## start DATASET ROWS

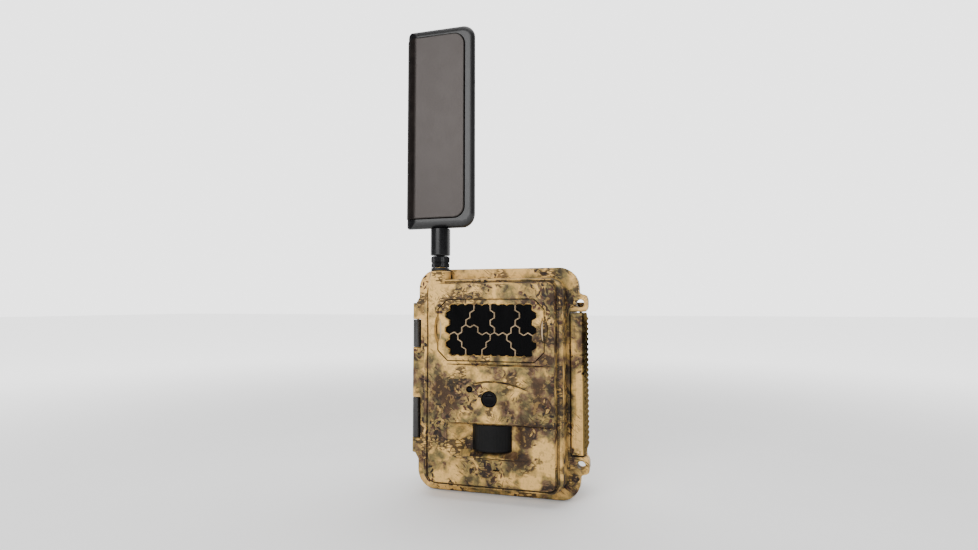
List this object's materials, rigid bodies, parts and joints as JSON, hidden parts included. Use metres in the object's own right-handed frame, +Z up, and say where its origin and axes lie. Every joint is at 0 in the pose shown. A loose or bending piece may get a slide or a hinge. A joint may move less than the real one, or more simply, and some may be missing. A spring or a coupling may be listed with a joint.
{
  "type": "trail camera",
  "caption": "Cellular trail camera: hinged camouflage case with infrared lamp window, lens, motion sensor, side latch, padlock ears and a swivelling paddle antenna.",
  "frame": {"origin": "on the plane of the rear housing's flat underside, midway between the hinge barrels and the tips of the padlock ears, and midway front to back; the antenna's paddle reaches 1.7 mm past the hinge, so the whole box is centred within 1 mm of it", "axes": "+Z up along the antenna, -Y is the front with the lens, +X is the latch side, -X the hinge side"},
  "size_m": [0.1157, 0.068, 0.296],
  "materials": {
    "camo_plastic": "matt, printed with a tan, brown and olive camouflage film",
    "black_plastic": "satin",
    "antenna_plastic": "satin, fine moulded texture",
    "lamp_filter": "gloss, passes infrared only",
    "lens_glass": "gloss",
    "pir_window": "satin, ribbed inside as a Fresnel lens",
    "circuit_board": "solder mask",
    "rubber": "matt",
    "steel": "plated",
    "brass": "machined",
    "battery_wrap": "plain plastic wrap over a cell",
    "key_plastic": "satin"
  },
  "bodies": {
    "case": {"rear_housing": "camo_plastic", "hinge_pin": "steel", "hinge_bracket_lower": "black_plastic", "hinge_bracket_upper": "black_plastic", "latch_pin": "steel", "battery_tray": "black_plastic", "battery_cell_1": "battery_wrap", "battery_cell_2": "battery_wrap", "battery_cell_3": "battery_wrap", "battery_cell_4": "battery_wrap", "battery_cell_5": "battery_wrap", "battery_cell_6": "battery_wrap", "battery_cell_7": "battery_wrap", "battery_cell_8": "battery_wrap", "battery_cover": "black_plastic", "contact_strip_lower": "steel", "contact_strip_middle": "steel", "contact_strip_upper": "steel", "dc_jack": "black_plastic", "door_gasket": "rubber", "tripod_insert": "brass"},
    "door": {"front_cover": "camo_plastic", "led_bezel": "camo_plastic", "led_filter": "lamp_filter", "ir_led_board": "circuit_board", "lens_window": "lens_glass", "lens_barrel": "black_plastic", "camera_module": "black_plastic", "light_sensor_window": "lens_glass", "pir_lens": "pir_window", "pir_sensor": "steel", "main_board": "circuit_board", "cellular_module": "steel", "inner_panel": "black_plastic", "lcd_screen": "lens_glass", "panel_screw_1": "steel", "panel_screw_2": "steel", "panel_screw_3": "steel", "panel_screw_4": "steel", "sd_socket": "steel", "usb_port": "steel", "sma_jack": "brass", "jack_seal": "rubber", "antenna_lead": "rubber"},
    "latch": {"latch_lever": "camo_plastic"},
    "antenna": {"antenna_stem": "black_plastic", "antenna_blade": "black_plastic", "antenna_panel": "antenna_plastic", "antenna_element": "circuit_board"},
    "antenna_nut": {"antenna_nut": "black_plastic"},
    "ir_cut_filter": {"ir_cut_filter": "lens_glass"},
    "key_up": {"key_up": "key_plastic"},
    "key_down": {"key_down": "key_plastic"},
    "key_left": {"key_left": "key_plastic"},
    "key_right": {"key_right": "key_plastic"},
    "key_ok": {"key_ok": "key_plastic"},
    "key_menu": {"key_menu": "key_plastic"},
    "mode_switch": {"mode_switch": "key_plastic"},
    "sd_card": {"sd_card": "black_plastic"},
    "dc_plug": {"dc_plug_cap": "rubber"}
  },
  "joints": [
    {"name": "door_hinge", "type": "hinge", "parent": "case", "child": "door", "pos_m": [-0.054, -0.015, 0.07], "axis": [0, 0, -1], "range_deg": [0, 160]},
    {"name": "latch_pivot", "type": "hinge", "parent": "case", "child": "latch", "pos_m": [0.0502, 0.008, 0.07], "axis": [0, 0, 1], "range_deg": [0, 100]},
    {"name": "antenna_swivel", "type": "hinge", "parent": "door", "child": "antenna", "pos_m": [-0.0348, -0.025, 0.148], "axis": [0, 0, 1], "continuous": true},
    {"name": "antenna_nut_spin", "type": "hinge", "parent": "door", "child": "antenna_nut", "pos_m": [-0.0348, -0.025, 0.144], "axis": [0, 0, 1], "continuous": true},
    {"name": "ir_cut_filter_slide", "type": "slide", "parent": "door", "child": "ir_cut_filter", "axis": [1, 0, 0], "range_m": [0, 0.007]},
    {"name": "key_up_press", "type": "slide", "parent": "door", "child": "key_up", "axis": [0, -1, 0], "range_m": [0, 0.0007], "stiffness_N_per_m": 900},
    {"name": "key_down_press", "type": "slide", "parent": "door", "child": "key_down", "axis": [0, -1, 0], "range_m": [0, 0.0007], "stiffness_N_per_m": 900},
    {"name": "key_left_press", "type": "slide", "parent": "door", "child": "key_left", "axis": [0, -1, 0], "range_m": [0, 0.0007], "stiffness_N_per_m": 900},
    {"name": "key_right_press", "type": "slide", "parent": "door", "child": "key_right", "axis": [0, -1, 0], "range_m": [0, 0.0007], "stiffness_N_per_m": 900},
    {"name": "key_ok_press", "type": "slide", "parent": "door", "child": "key_ok", "axis": [0, -1, 0], "range_m": [0, 0.0007], "stiffness_N_per_m": 900},
    {"name": "key_menu_press", "type": "slide", "parent": "door", "child": "key_menu", "axis": [0, -1, 0], "range_m": [0, 0.0007], "stiffness_N_per_m": 900},
    {"name": "mode_switch_slide", "type": "slide", "parent": "door", "child": "mode_switch", "axis": [1, 0, 0], "range_m": [-0.0025, 0.0025]},
    {"name": "sd_card_slide", "type": "slide", "parent": "door", "child": "sd_card", "axis": [1, 0, 0], "range_m": [-0.0008, 0.0095]},
    {"name": "dc_plug_pull", "type": "slide", "parent": "case", "child": "dc_plug", "axis": [-1, 0, 0], "range_m": [0, 0.008]}
  ]
}
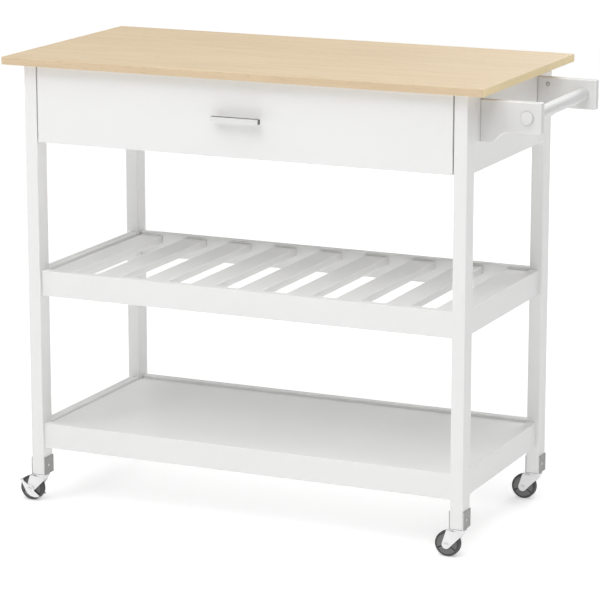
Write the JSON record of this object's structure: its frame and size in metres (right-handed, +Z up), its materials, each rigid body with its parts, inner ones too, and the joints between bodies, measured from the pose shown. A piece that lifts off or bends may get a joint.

## end DATASET ROWS

Make an exact copy of the listing, including every line.

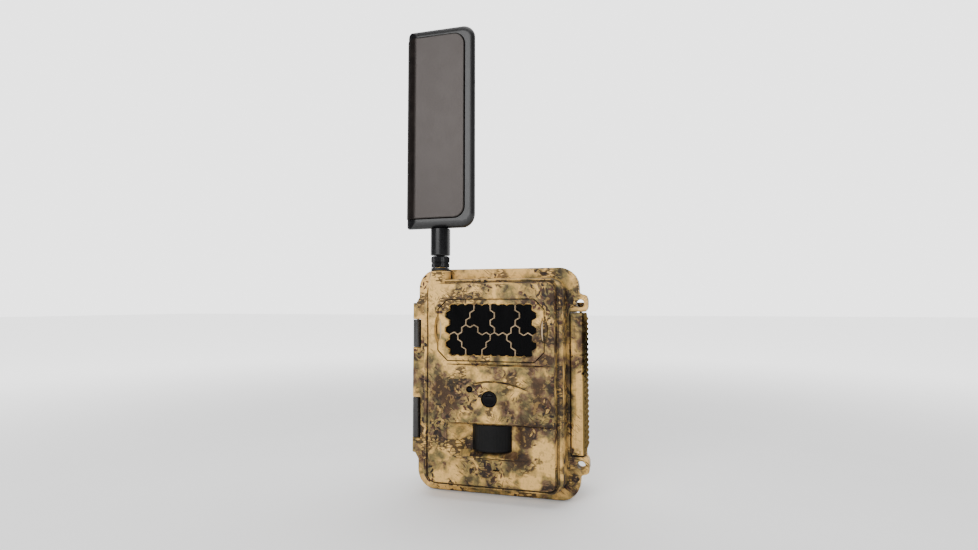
List this object's materials, rigid bodies, parts and joints as JSON, hidden parts included. Use metres in the object's own right-handed frame, +Z up, and say where its origin and axes lie. Every joint is at 0 in the pose shown. A loose or bending piece may get a slide or a hinge. A joint may move less than the real one, or more simply, and some may be missing. A spring or a coupling may be listed with a joint.
{
  "type": "trail camera",
  "caption": "Cellular trail camera: hinged camouflage case with infrared lamp window, lens, motion sensor, side latch, padlock ears and a swivelling paddle antenna.",
  "frame": {"origin": "on the plane of the rear housing's flat underside, midway between the hinge barrels and the tips of the padlock ears, and midway front to back; the antenna's paddle reaches 1.7 mm past the hinge, so the whole box is centred within 1 mm of it", "axes": "+Z up along the antenna, -Y is the front with the lens, +X is the latch side, -X the hinge side"},
  "size_m": [0.1157, 0.068, 0.296],
  "materials": {
    "camo_plastic": "matt, printed with a tan, brown and olive camouflage film",
    "black_plastic": "satin",
    "antenna_plastic": "satin, fine moulded texture",
    "lamp_filter": "gloss, passes infrared only",
    "lens_glass": "gloss",
    "pir_window": "satin, ribbed inside as a Fresnel lens",
    "circuit_board": "solder mask",
    "rubber": "matt",
    "steel": "plated",
    "brass": "machined",
    "battery_wrap": "plain plastic wrap over a cell",
    "key_plastic": "satin"
  },
  "bodies": {
    "case": {"rear_housing": "camo_plastic", "hinge_pin": "steel", "hinge_bracket_lower": "black_plastic", "hinge_bracket_upper": "black_plastic", "latch_pin": "steel", "battery_tray": "black_plastic", "battery_cell_1": "battery_wrap", "battery_cell_2": "battery_wrap", "battery_cell_3": "battery_wrap", "battery_cell_4": "battery_wrap", "battery_cell_5": "battery_wrap", "battery_cell_6": "battery_wrap", "battery_cell_7": "battery_wrap", "battery_cell_8": "battery_wrap", "battery_cover": "black_plastic", "contact_strip_lower": "steel", "contact_strip_middle": "steel", "contact_strip_upper": "steel", "dc_jack": "black_plastic", "door_gasket": "rubber", "tripod_insert": "brass"},
    "door": {"front_cover": "camo_plastic", "led_bezel": "camo_plastic", "led_filter": "lamp_filter", "ir_led_board": "circuit_board", "lens_window": "lens_glass", "lens_barrel": "black_plastic", "camera_module": "black_plastic", "light_sensor_window": "lens_glass", "pir_lens": "pir_window", "pir_sensor": "steel", "main_board": "circuit_board", "cellular_module": "steel", "inner_panel": "black_plastic", "lcd_screen": "lens_glass", "panel_screw_1": "steel", "panel_screw_2": "steel", "panel_screw_3": "steel", "panel_screw_4": "steel", "sd_socket": "steel", "usb_port": "steel", "sma_jack": "brass", "jack_seal": "rubber", "antenna_lead": "rubber"},
    "latch": {"latch_lever": "camo_plastic"},
    "antenna": {"antenna_stem": "black_plastic", "antenna_blade": "black_plastic", "antenna_panel": "antenna_plastic", "antenna_element": "circuit_board"},
    "antenna_nut": {"antenna_nut": "black_plastic"},
    "ir_cut_filter": {"ir_cut_filter": "lens_glass"},
    "key_up": {"key_up": "key_plastic"},
    "key_down": {"key_down": "key_plastic"},
    "key_left": {"key_left": "key_plastic"},
    "key_right": {"key_right": "key_plastic"},
    "key_ok": {"key_ok": "key_plastic"},
    "key_menu": {"key_menu": "key_plastic"},
    "mode_switch": {"mode_switch": "key_plastic"},
    "sd_card": {"sd_card": "black_plastic"},
    "dc_plug": {"dc_plug_cap": "rubber"}
  },
  "joints": [
    {"name": "door_hinge", "type": "hinge", "parent": "case", "child": "door", "pos_m": [-0.054, -0.015, 0.07], "axis": [0, 0, -1], "range_deg": [0, 160]},
    {"name": "latch_pivot", "type": "hinge", "parent": "case", "child": "latch", "pos_m": [0.0502, 0.008, 0.07], "axis": [0, 0, 1], "range_deg": [0, 100]},
    {"name": "antenna_swivel", "type": "hinge", "parent": "door", "child": "antenna", "pos_m": [-0.0348, -0.025, 0.148], "axis": [0, 0, 1], "continuous": true},
    {"name": "antenna_nut_spin", "type": "hinge", "parent": "door", "child": "antenna_nut", "pos_m": [-0.0348, -0.025, 0.144], "axis": [0, 0, 1], "continuous": true},
    {"name": "ir_cut_filter_slide", "type": "slide", "parent": "door", "child": "ir_cut_filter", "axis": [1, 0, 0], "range_m": [0, 0.007]},
    {"name": "key_up_press", "type": "slide", "parent": "door", "child": "key_up", "axis": [0, -1, 0], "range_m": [0, 0.0007], "stiffness_N_per_m": 900},
    {"name": "key_down_press", "type": "slide", "parent": "door", "child": "key_down", "axis": [0, -1, 0], "range_m": [0, 0.0007], "stiffness_N_per_m": 900},
    {"name": "key_left_press", "type": "slide", "parent": "door", "child": "key_left", "axis": [0, -1, 0], "range_m": [0, 0.0007], "stiffness_N_per_m": 900},
    {"name": "key_right_press", "type": "slide", "parent": "door", "child": "key_right", "axis": [0, -1, 0], "range_m": [0, 0.0007], "stiffness_N_per_m": 900},
    {"name": "key_ok_press", "type": "slide", "parent": "door", "child": "key_ok", "axis": [0, -1, 0], "range_m": [0, 0.0007], "stiffness_N_per_m": 900},
    {"name": "key_menu_press", "type": "slide", "parent": "door", "child": "key_menu", "axis": [0, -1, 0], "range_m": [0, 0.0007], "stiffness_N_per_m": 900},
    {"name": "mode_switch_slide", "type": "slide", "parent": "door", "child": "mode_switch", "axis": [1, 0, 0], "range_m": [-0.0025, 0.0025]},
    {"name": "sd_card_slide", "type": "slide", "parent": "door", "child": "sd_card", "axis": [1, 0, 0], "range_m": [-0.0008, 0.0095]},
    {"name": "dc_plug_pull", "type": "slide", "parent": "case", "child": "dc_plug", "axis": [-1, 0, 0], "range_m": [0, 0.008]}
  ]
}
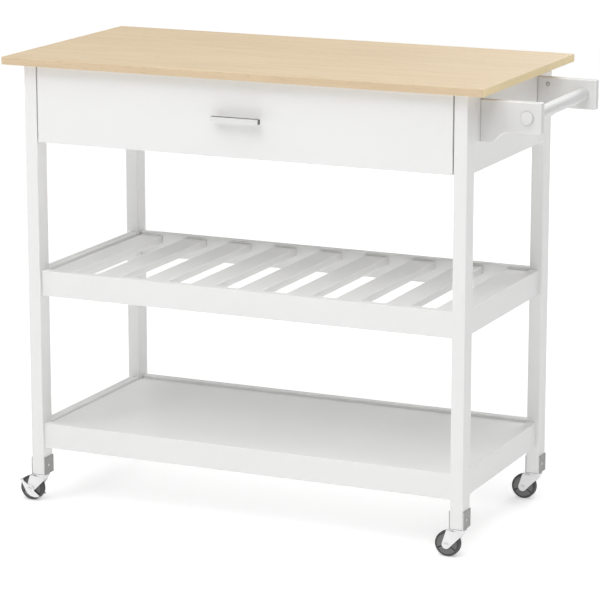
Write the JSON record of this object's structure: its frame and size in metres (right-handed, +Z up), its materials, each rigid body with its parts, inner ones too, and the joints between bodies, measured from the pose shown. A piece that lifts off or bends may get a joint.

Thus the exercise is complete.